In light of Mr. Wilson's denial that he personally spoke with Mr. Annan, the question looms of who else he was referring to when he reported in the memo that “we” received assurances of support from the secretary-general and his entourage.
That's where the question of KA's identity enters the picture. The next item in the memo, under the heading “Courtesies,” recounts that “KA paid courtesy greetings to the Presidents of …” – and though the names of the nations have been crossed out in the copy of this memo seen by The New York Sun, still legible are “Ghana, Mozambique” and “Niger.”
KA is how Cotecna, in other internal memos, often referred to Kojo Annan, who reported in one of his own memos to the Cotecna top brass on his efforts to establish ties with assorted African political leaders and had earlier that year been instructed by Cotecna, in yet another memo, to cultivate connections at the U.N. General Assembly meetings in New York with half a dozen African rulers as well as “Any other Presidents or other personalities you deem important and useful for our fu ture work.”
Even if Mr. Wilson is telling the truth that he never spoke with the secretary-general about the Cotecna bid prior to the company winning the U.N. contract, there remains the question of whether – if Kojo Annan was also present in Paris – it was Kojo himself who might have spoken with Kofi Annan and relayed the information to Mr. Wilson, in whose name the memo was sent to Cotecna. According to the Volcker committee's March 29 interim report, U.N. records show that Kofi Annan was in Paris during the November dates in question, but his “official itinerary” shows no meeting with his son or Mr. Wilson.
A meeting between the secretarygeneral and his son would not necessarily have turned up on the official itinerary. It took delving by investigators over the past year to establish that the two spoke often and that Kojo Annan, while visiting New York in late September and again in October of that same year, had stayed at the secretary-general's official residence.

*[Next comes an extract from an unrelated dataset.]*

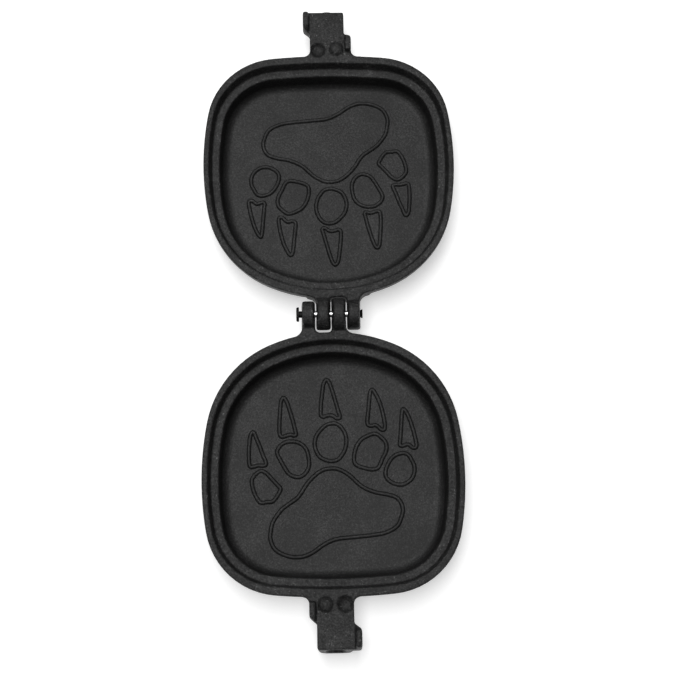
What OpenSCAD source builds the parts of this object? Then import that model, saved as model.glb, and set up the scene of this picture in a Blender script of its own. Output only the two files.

There is also considerable evidence that the Annans had close ties to Michael Wilson, who, according to the Volcker report, regarded Kofi Annan as “uncle.” It was Kofi Annan who helped Kojo land his job at Cotecna in 1995, via Michael Wilson, who joined the company that same year. In 1997, in a fax to Kojo marked “urgent and confidential,” Cotecna Vice President Andre Pruniaux instructed him: “You will work closely with Michael Wilson.”
The younger Mr. Annan and Mr. Wilson later shared seats on the board of directors of a company called Air Harbour Technologies, owned by the son of a former Saudi Arabian oil minister. Today, they are issuing their statements – and refusing to speak with the press – via the same London-based law firm, Schillings.
Clearing up the KA mystery may require hearing from Kojo Annan himself, who since meeting with the Volcker committee in October has refused to speak with investigators or clarify matters to the press. It might also require an explanation from the secretary-general of why last year he dismissed out of hand reports of a possible conflict of interest involving his son's work for Cotecna, telling the press that Kojo “had left the company and was working for them mainly in West Africa, in Nigeria and Ghana, and the process as reported was completely above board, and they reviewed all the bids and went through their processes and selected a winner.”
It now appears that every element of that statement by the secretary-general was inaccurate. The Volcker inquiry has reported that whatever Cotecna's merits, the United Nations violated fair-bidding procedures in awarding the contract to the company. It is by now also clear that Kojo Annan's work and travel for Cotecna was far from confined to West Africa.
It has also since emerged that though Kojo Annan resigned from Cotecna on December 31, 1998 – the same day the company signed its U.N. contract – he continued to receive “noncompete” payments from Cotecna for more than four years after he resigned, with the final payment going through just a few weeks after the United Nations closed out its role in the oil-for-food program.
Here, again, the timing bears watching. Cotecna's noncompete contract with Kojo is dated January 11, 1999. Two weeks after that, when the story of Kojo's potential conflict of interest via Cotecna turned up in London's Sunday Telegraph, Kofi Annan phoned Cotecna. The person he phoned there, according to the Volcker report, was Michael Wilson, because, as the senior Annan told the Volcker committee, “He's the one I really knew at the company.” Following that conversation, the secretary-general's staff issued a report in a single day, finding no conflict of interest – though at the time, the noncompete contract, with its continuing flow of payments to Kojo Annan, had already been approved by Cotecna.
A source described as “close to the investigation” told the Wall Street Journal last week that in the wake of the Wilson memo, Kofi Annan is in deep trouble unless there is “plausible disaffirmation.” But unless additional surprise evidence pops up, possibly from the secretary-general's “entourage” referred to in the Wilson memo, the U.N.-Cotecna-Kojo-Kofi saga may yet boil down to nothing more than a fresh slew of evasions and denials.
And, implausible though it may be, talk is now making the rounds at the United Nations that it would be foolish to rule out the possibility of at least one more silent witness to the Paris meeting attended in November 1998 not only by Mr. Wilson, but by the mysterious KA. A source close to the U.N. jokes that in light of the fracas last year about possible eavesdropping at the United Nations, one has to wonder if, when the secretary-general visits Paris, there are any authorities listening in – or whether, at least, the French, who played a large role in oil-for-food, might be in a position to know more than the secretary-general might like about the identity of the mysterious KA.